Many of our members have primary involvement in clinical laboratory medicine including individuals directing clinical microbiology or immunology laboratories, individuals licensed or accredited to perform such testing, industry representatives marketing products for use, and researchers involved in developing and evaluating the performance of new technologies. Thus, our Society has a significant interest in correct coding for laboratory testing to ensure reasonable reimbursement for medically necessary laboratory testing for Medicare beneficiaries.
The ASM appreciates the need to perform systematic post-claim reviews to identify aberrant utilization patterns including the establishment of MUE’s to detect over utilization or utilization that is incompatible with anatomic considerations, CPT code descriptors or coding instructions, the nature of an analyte, the nature of a procedure or service, or the nature of equipment. In addition, we appreciate that medical standards of care must be considered in developing MUE’s. For the Phase IV MUE’s, we have concerns with several CPT codes for infectious disease serology testing. As requested, our recommendations and supporting information are attached in a separate document, and reiterate our previous concerns that (1) serologic testing for a single named analyte may detect more than one class of antibody (e.g. IgG and/or IgM), (2) analysis may require simultaneous testing of paired sera for each analyte (acute and convalescent, with different collection dates but possibly the same retrieval date), and (3) a single named analyte in a descriptor may in fact, include several antigenically distinct infectious agents.
As we move forward in the MUE process, these concerns will be similarly stated for many other CPT codes which are appropriately used more than one time for a single date of service due to analyte heterogeneity.
The ASM appreciates the opportunity to review the Phase IV proposed MUE edits and make recommendations prior to the October 1, 2007 implementation date. We support the goal of the Centers for Medicare and Medicaid Services and its contractors to provide medically necessary and clinically appropriate laboratory testing to Medicare Part B beneficiaries through the process of correct coding and judicious utilization.

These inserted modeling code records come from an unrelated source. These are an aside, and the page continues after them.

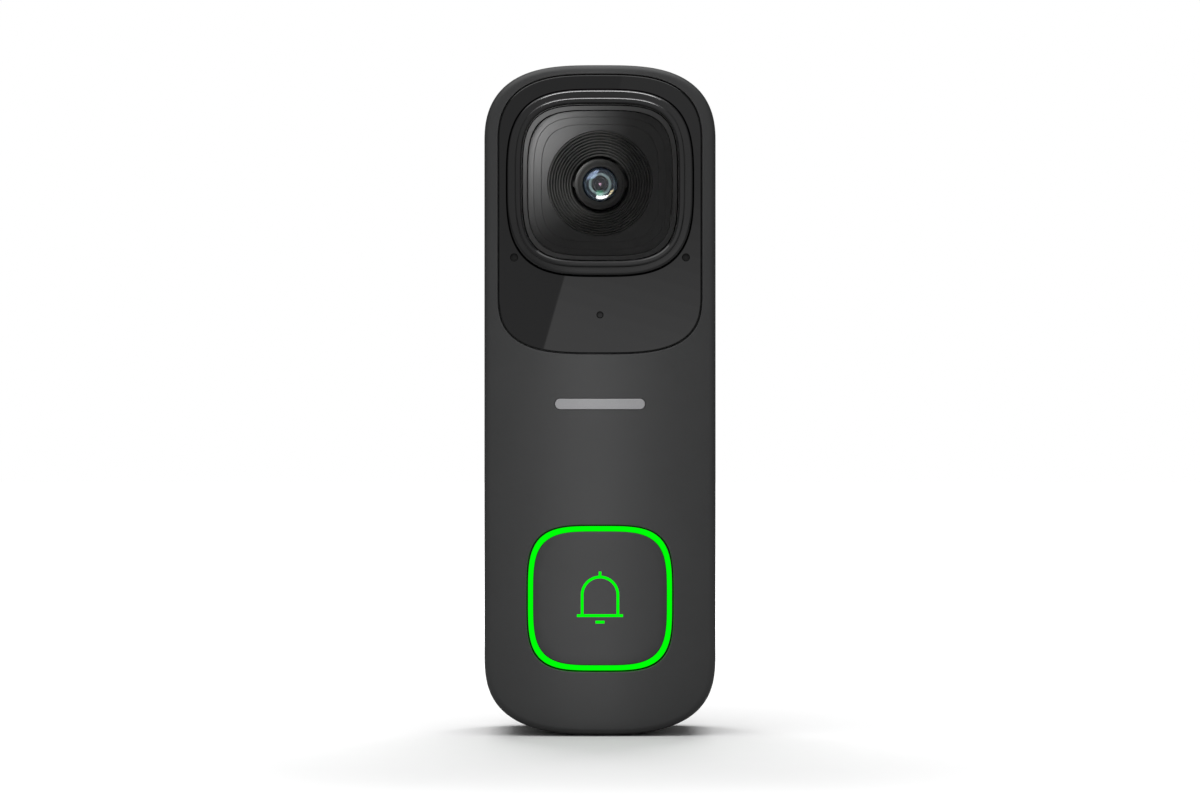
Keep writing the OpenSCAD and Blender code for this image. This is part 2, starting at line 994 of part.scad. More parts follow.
module camera_screws() {
    color(steel)
        at_lens()
            four(post_at, post_at) {
                y_rod(1.4, board_y + board_t, board_y + board_t + 1);
                y_rod(0.75, board_y - 4, board_y + board_t + 0.1);
            }
}

module night_leds() {
    color([0.05, 0.02, 0.04])
        at_lens()
            four(led_at, led_at) {
                y_rod(led_r, baffle_y + led_skin + 0.7, led_board_y);
                translate([0, baffle_y + led_skin + 1.2, 0])
                    sphere(r = 1.1, $fn = 48);
            }
}

module night_board() {
    color(board_green)
        at_lens()
            layer(led_board_y, led_board_y + 0.7)
                difference() {
                    squircle(13.5, window_pow);
                    circle(r = 9.9, $fn = 96);
                }
}

module mic_boots() {
    color(soft_black)
        for (s = [-1, 1])
            translate([s * mic_x, 0, mic_z])
                difference() {
                    y_rod(1.9, front_in_y, -20.4);
                    y_rod(mic_r, front_in_y - 1, -20);
                }
}

module microphones() {
    color(nickel)
        for (s = [-1, 1])
            translate([s * mic_x, 0, mic_z]) {
                difference() {
                    span([-1.8, -20.4, -1.6], [1.8, -19.9, 4.6]);
                    y_rod(0.5, -21, -19);
                }
                span([-1.4, -19.9, -1.2], [1.4, -18.9, 2.4]);
            }
}

module light_pipe() {
    color(white_plastic)
        translate([0, 0, sensor_z]) {
            y_rod(sensor_r - 0.05, panel_y + 0.35, front_in_y);
            y_rod(1.6, front_in_y, -19.6);
        }
}

module light_sensor() {
    color(chip_black)
        translate([0, 0, sensor_z]) {
            span([-1.3, -19.6, -1.3], [1.3, -18.8, 1.3]);
            span([-4, -18.8, -2.4], [4, -18.2, 2.4]);
        }
}

// ---------------------------------------------------------------- main board

module main_board() {
    color(board_green)
        layer(main_y, main_back_y)
            difference() {
                translate([0, (main_low_z + main_high_z) / 2])
                    soft_rect(main_half, (main_high_z - main_low_z) / 2, 2);
                for (p = main_screws)
                    translate(p)
                        circle(r = 1, $fn = 32);
                for (s = [-1, 1])
                    translate([s * low_screw[0], low_screw[1]])
                        circle(r = 2.8, $fn = 48);
            }
}

module shield_can() {
    color(nickel)
        difference() {
            span([-11, -12, 2], [11, main_y, 22]);
            span([-10.8, -11.8, 2.2], [10.8, main_y + 1, 21.8]);
            translate([6, 0, 7])
                y_rod(0.8, -13, -11);
            translate([-6, 0, 7])
                y_rod(0.8, -13, -11);
        }
}

module thermal_pad() {
    color(pad_blue)
        span([-7, -12.6, 6], [7, -12, 18]);
}

module heat_spreader() {
    color([0.70, 0.71, 0.72])
        difference() {
            span([-15, -13.6, 0], [15, -12.6, 26]);
            for (x = [-12, -8, -4, 0, 4, 8, 12])
                span([x - 0.8, -14, 20], [x + 0.8, -12, 24]);
        }
}

module board_parts() {
    color(chip_black) {
        for (b = board_blocks)
            span([b[0], main_y - b[4], b[2]], [b[1], main_y, b[3]]);
        // switch behind the reset button
        difference() {
            span([click_x, main_back_y, reset_z - click_half],
                [main_half - 0.1, rear_in_y - 0.15, reset_z + click_half]);
            span([stem_x - 0.7, reset_y - 2 * stem_r, reset_z - 2 * stem_r],
                [main_half + 1, reset_y + 2 * stem_r, reset_z + 2 * stem_r]);
        }
    }
}

module supercapacitors() {
    color([0.03, 0.05, 0.12])
        for (z = [-8, -16])
            translate([0, -12.9, z])
                difference() {
                    x_rod(3.2, -13, 13);
                    for (s = [-1, 1])
                        x_rod(2.6, s * 13 - 0.3, s * 13 + 0.3);
                }
}

module board_screws() {
    color(steel)
        for (p = main_screws)
            translate([p[0], 0, p[1]]) {
                y_rod(1.6, main_y - 1.1, main_y);
                y_rod(0.75, main_y - 0.1, rear_in_y + 0.2);
            }
}

module flex_cables() {
    color(film_amber) {
        // camera to main board
        span([-4, -11.9, 29.5], [4, -11.75, 36]);
        span([-4, -11.9, 29.35], [4, -11, 29.5]);
        // button board to main board
        span([-12.5, -15.9, -34.5], [-9.5, -15.75, -28]);
        span([-12.5, -15.9, -34.65], [-9.5, -11, -34.5]);
    }
}

module antenna() {
    color(film_amber)
        span([-20.9, -21.5, -14], [-20.5, -13.5, 14]);
    color(copper)
        for (z = [-11, -5, 1, 7])
            span([-20.5, -20.5, z], [-20.42, -14.5, z + 2]);
}

module terminal_posts() {
    color(brass)
        for (s = [-1, 1])
            translate([s * terminal_x, 0, terminal_z])
                difference() {
                    union() {
                        y_rod(2.25, rear_in_y - 0.4, recess_y);
                        y_rod(2.8, main_back_y, rear_in_y);
                    }
                    y_rod(1.25, -8.1, recess_y + 1);
                }
}

module terminal_washers() {
    color(brass)
        for (s = [-1, 1])
            translate([s * terminal_x, 0, terminal_z])
                layer(recess_y + 0.1, recess_y + 0.7)
                    difference() {
                        square(6, center = true);
                        circle(r = 1.4, $fn = 32);
                    }
}

module terminal_screws() {
    color(steel)
        for (s = [-1, 1])
            translate([s * terminal_x, 0, terminal_z])
                difference() {
                    union() {
                        y_rod(2.6, recess_y + 0.7, recess_y + 2.2);
                        y_rod(1.2, -7.9, recess_y + 0.8);
                    }
                    span([-3, recess_y + 1.5, -0.4], [3, 0, 0.4]);
                    span([-0.4, recess_y + 1.5, -1.8], [0.4, 0, 1.8]);
                }
}

// ---------------------------------------------------------------- speaker

module spk_layer(z_low, z_high) {
    translate([0, spk_y, z_low])
        linear_extrude(height = z_high - z_low)
            children();
}

module speaker_frame() {
    color(matte_black)
        difference() {
            spk_layer(spk_low_z, spk_high_z)
                racetrack(spk_half_x, spk_half_y);
            spk_layer(spk_low_z - 1, spk_low_z + 2.4)
                racetrack(spk_half_x - 0.8, spk_half_y - 0.8);
            spk_layer(spk_low_z + 2.3, spk_high_z + 1)
                racetrack(7.2, 3.6);
        }
}

module speaker_magnet() {
    color(steel)
        difference() {
            spk_layer(spk_high_z - 2.6, spk_high_z + 1.4)
                racetrack(7, 3.4);
            spk_layer(spk_high_z - 3, spk_high_z + 0.4)
                difference() {
                    racetrack(6.2, 2.6);
                    racetrack(4.8, 1.2);
                }
        }
}

module speaker_surround() {
    color(soft_black)
        spk_layer(spk_low_z + 0.6, spk_low_z + 0.9)
            difference() {
                racetrack(spk_half_x - 0.85, spk_half_y - 0.85);
                racetrack(spk_half_x - 2.2, spk_half_y - 2.2);
            }
}

module speaker_cone() {
    color(foam_grey) {
        spk_layer(spk_low_z + 0.6, spk_low_z + 1)
            racetrack(spk_half_x - 2.25, spk_half_y - 2.25);
        spk_layer(spk_low_z + 0.9, spk_high_z - 1.4)
            difference() {
                racetrack(5.8, 2.2);
                racetrack(5.4, 1.8);
            }
    }
}

module speaker_mesh() {
    color(chip_black)
        translate([0, spk_y, foot_z + shell_wall])
            linear_extrude(height = 0.15)
                racetrack(duct_half_x - 0.05, duct_half_y - 0.05);
}

// ---------------------------------------------------------------- button

module bell_lines() {
    centre = bell_top - bell_r;
    difference() {
        union() {
            translate([0, centre])
                circle(r = bell_r, $fn = 64);
            translate([-bell_r, bell_base])
                square([2 * bell_r, centre - bell_base]);
        }
        translate([0, centre])
            circle(r = bell_r - bell_line, $fn = 64);
        translate([-bell_r + bell_line, bell_base - 1])
            square([2 * (bell_r - bell_line), centre - bell_base + 1]);
    }
    translate([0, bell_base])
        square([2 * bell_base_half, bell_line], center = true);
    translate([0, bell_clapper])
        square([2 * bell_clapper_half, bell_line], center = true);
    translate([-bell_line / 2, bell_top - bell_line / 2])
        square([bell_line, bell_nub_top - bell_top + bell_line / 2]);
}

module button_cap() {
    color(satin_grey)
        at_button()
            difference() {
                layer(front_y, front_y + cap_t)
                    squircle(cap_half, button_pow);
                layer(front_y - 1, front_y + bell_depth)
                    bell_lines();
            }
}

module bell_icon() {
    color(lit_green)
        at_button()
            layer(front_y, front_y + bell_depth)
                bell_lines();
}

module light_ring() {
    color(lit_green)
        at_button()
            layer(front_y, front_y + ring_t)
                difference() {
                    squircle(ring_half, button_pow);
                    squircle(ring_in_half, button_pow);
                }
}

module button_carrier() {
    color(trim_black)
        at_button() {
            difference() {
                layer(carrier_front_y, carrier_front_y + carrier_t)
                    squircle(carrier_half, button_pow);
                for (s = [-1, 1]) {
                    translate([0, 0, s * 8])
                        layer(carrier_front_y - 1, carrier_front_y + carrier_t + 1)
                            soft_rect(7, 2, 1);
                    translate([s * 8, 0, 0])
                        layer(carrier_front_y - 1, carrier_front_y + carrier_t + 1)
                            soft_rect(2, 3.6, 1);
                }
            }
            // wall that carries the cap and the ring
            layer(front_y + ring_t, carrier_front_y + 0.1)
                difference() {
                    squircle(ring_half - 0.05, button_pow);
                    squircle(12.4, button_pow);
                }
            four(guide_at, guide_at)
                y_rod(guide_r, carrier_front_y, guide_end_y);
            y_rod(1.8, carrier_front_y, pusher_y);
        }
}

module button_board() {
    color(board_green)
        at_button()
            layer(switch_board_y, switch_board_y + 1)
                difference() {
                    union() {
                        translate([0, 6])
                            square([39, 17], center = true);
                        square([28.8, 29], center = true);
                    }
                    for (sx = [-1, 1], sz = [-1, 1])
                        translate([sx * guide_at, sz * guide_at])
                            circle(r = guide_r + 0.3, $fn = 48);
                    for (sx = [-1, 1], dz = board_post_z)
                        translate([sx * board_post_x, dz])
                            circle(r = 0.8, $fn = 32);
                }
    // eight light sources
    color(white_plastic)
        at_button()
            for (a = [0 : 45 : 315])
                rotate([0, a, 0])
                    span([7.2, switch_board_y - 0.8, -0.7], [8.8, switch_board_y, 0.7]);
}

module switch_body() {
    color(chip_black)
        at_button()
            difference() {
                span([-switch_half, switch_front_y, -switch_half],
                    [switch_half, switch_board_y, switch_half]);
                y_rod(plunger_r + 0.06, switch_front_y - 1, switch_board_y - 0.4);
            }
}

module switch_plunger() {
    color(white_plastic)
        at_button()
            y_rod(plunger_r, plunger_front_y, switch_board_y - 1.3);
}

// ---------------------------------------------------------------- service bay

module sd_socket() {
    color(nickel)
        difference() {
            span([1.4, card_y - 0.35, card_z - 7], [17.3, card_y + card_t + 0.35, card_z + 7]);
            span([3, card_y - card_fit, card_z - card_half_w - card_fit],
                [18, card_y + card_t + card_fit, card_z + card_half_w + card_fit]);
        }
}

module sd_card() {
    color(chip_black)
        difference() {
            span([card_end_x - card_len, card_y, card_z - card_half_w],
                [card_end_x, card_y + card_t, card_z + card_half_w]);
            // finger groove and keyed corner
            span([card_end_x - 0.9, card_y - 1, card_z - 4], [card_end_x - 0.5, card_y + 0.15, card_z + 4]);
            span([card_end_x - card_len - 1, card_y - 1, card_z + card_half_w - 1.4],
                [card_end_x - card_len + 6, card_y + 1, card_z + card_half_w + 1]);
        }
}

module reset_button() {
    color(white_plastic)
        translate([0, reset_y, reset_z]) {
            x_rod(reset_r, reset_back_x, bay_x + 0.6);
            x_rod(stem_r, stem_x, reset_back_x + 0.1);
        }
}

module service_flap() {
    color(soft_black)
        union() {
            span([flap_x[0], flap_front_y, -flap_half_z], [flap_x[1], bead_y, flap_half_z]);
            translate([bead_x, bead_y, -flap_half_z])
                cylinder(h = 2 * flap_half_z, r = bead_r, $fn = 64);
            span([flap_x[0] - 0.4, -8.6, 2], [flap_x[0] + 0.1, -7.2, 8]);
            // lip for a fingernail
            span([flap_x[1] - 0.5, flap_front_y - 0.2, -2.5], [flap_x[1], flap_front_y + 0.1, 2.5]);
        }
}

wall_bracket();
hinge_rod();
security_screw();
rear_housing();
front_shell();
housing_seal();
housing_screws();
badge_bar();
camera_panel();
adhesives();
lens_bezel();
bezel_trim();
window_glass();
window_seal();
lens_baffle();
lens_barrel();
front_lens();
inner_lenses();
lens_spacer();
lens_holder();
filter_frame();
filter_panes();
filter_coil();
image_sensor();
camera_board();
camera_screws();
night_leds();
night_board();
mic_boots();
microphones();
light_pipe();
light_sensor();
main_board();
shield_can();
thermal_pad();
heat_spreader();
board_parts();
supercapacitors();
board_screws();
flex_cables();
antenna();
terminal_posts();
terminal_screws();
terminal_washers();
speaker_frame();
speaker_magnet();
speaker_surround();
speaker_cone();
speaker_mesh();
button_cap();
light_ring();
bell_icon();
button_carrier();
button_board();
switch_body();
switch_plunger();
sd_socket();
sd_card();
reset_button();
service_flap();
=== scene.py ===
"""Video doorbell: shells, optics, button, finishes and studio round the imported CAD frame. In metres."""
import json
import math

import bmesh
import bpy
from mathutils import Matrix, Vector
from mathutils.geometry import delaunay_2d_cdt


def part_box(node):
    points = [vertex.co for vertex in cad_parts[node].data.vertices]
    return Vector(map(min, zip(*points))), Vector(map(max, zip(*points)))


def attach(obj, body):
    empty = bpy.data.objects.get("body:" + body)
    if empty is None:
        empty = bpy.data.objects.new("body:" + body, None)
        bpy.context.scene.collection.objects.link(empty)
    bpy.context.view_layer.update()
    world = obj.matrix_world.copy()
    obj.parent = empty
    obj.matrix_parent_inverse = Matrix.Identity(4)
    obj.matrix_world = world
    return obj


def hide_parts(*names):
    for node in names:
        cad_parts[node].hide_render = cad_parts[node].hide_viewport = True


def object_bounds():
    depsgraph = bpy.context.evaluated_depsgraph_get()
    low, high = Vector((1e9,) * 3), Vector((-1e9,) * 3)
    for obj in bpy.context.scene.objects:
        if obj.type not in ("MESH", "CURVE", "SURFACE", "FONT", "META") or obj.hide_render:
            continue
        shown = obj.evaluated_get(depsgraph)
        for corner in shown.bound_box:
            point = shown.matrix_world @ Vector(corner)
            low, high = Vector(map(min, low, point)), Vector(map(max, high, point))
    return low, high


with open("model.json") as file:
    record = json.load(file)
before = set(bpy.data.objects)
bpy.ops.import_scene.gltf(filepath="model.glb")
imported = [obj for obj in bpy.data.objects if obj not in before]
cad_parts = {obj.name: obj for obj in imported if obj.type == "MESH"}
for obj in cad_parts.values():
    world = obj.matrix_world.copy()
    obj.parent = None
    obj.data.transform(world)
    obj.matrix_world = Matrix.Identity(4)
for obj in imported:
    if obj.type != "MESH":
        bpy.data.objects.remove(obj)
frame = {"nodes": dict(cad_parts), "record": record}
CAD_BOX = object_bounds()
MM = 0.001

# ---------------------------------------------------------------- sizes read from the frame

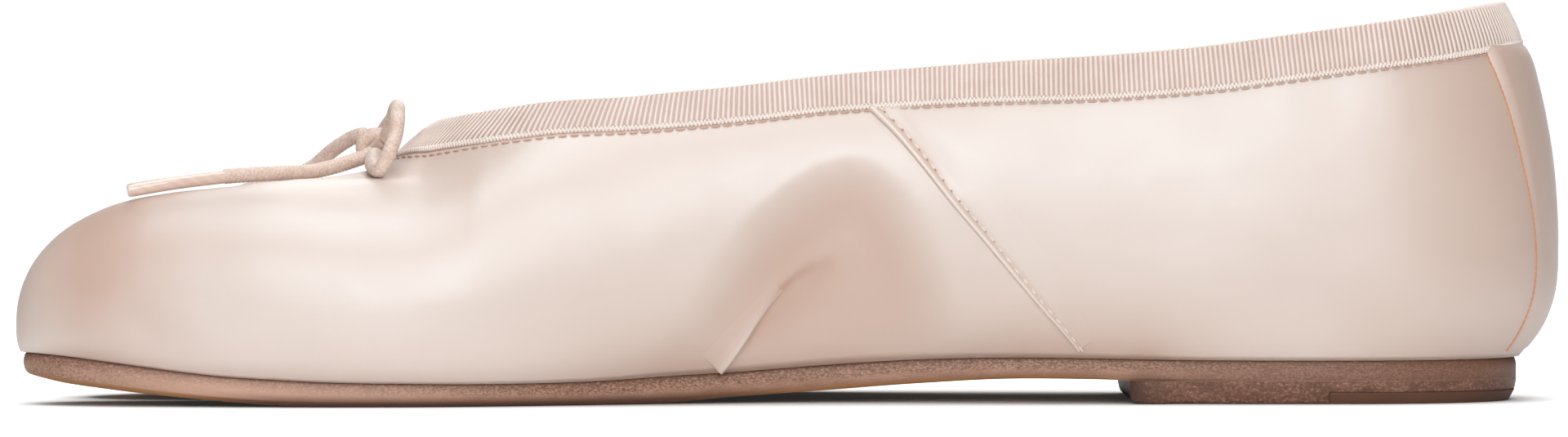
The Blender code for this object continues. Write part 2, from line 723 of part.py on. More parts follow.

However, we are also dedicated to ensuring that claims review programs not be established which could inappropriately restrict the ability of ordering providers to obtain medically necessary diagnostic information, the ability of beneficiaries to receive the benefit of such laboratory testing, or the ability of the laboratory to receive appropriate reimbursement for services performed.
Please let us know if we can provide any additional information to further assist you or to clarify our concerns and recommendations.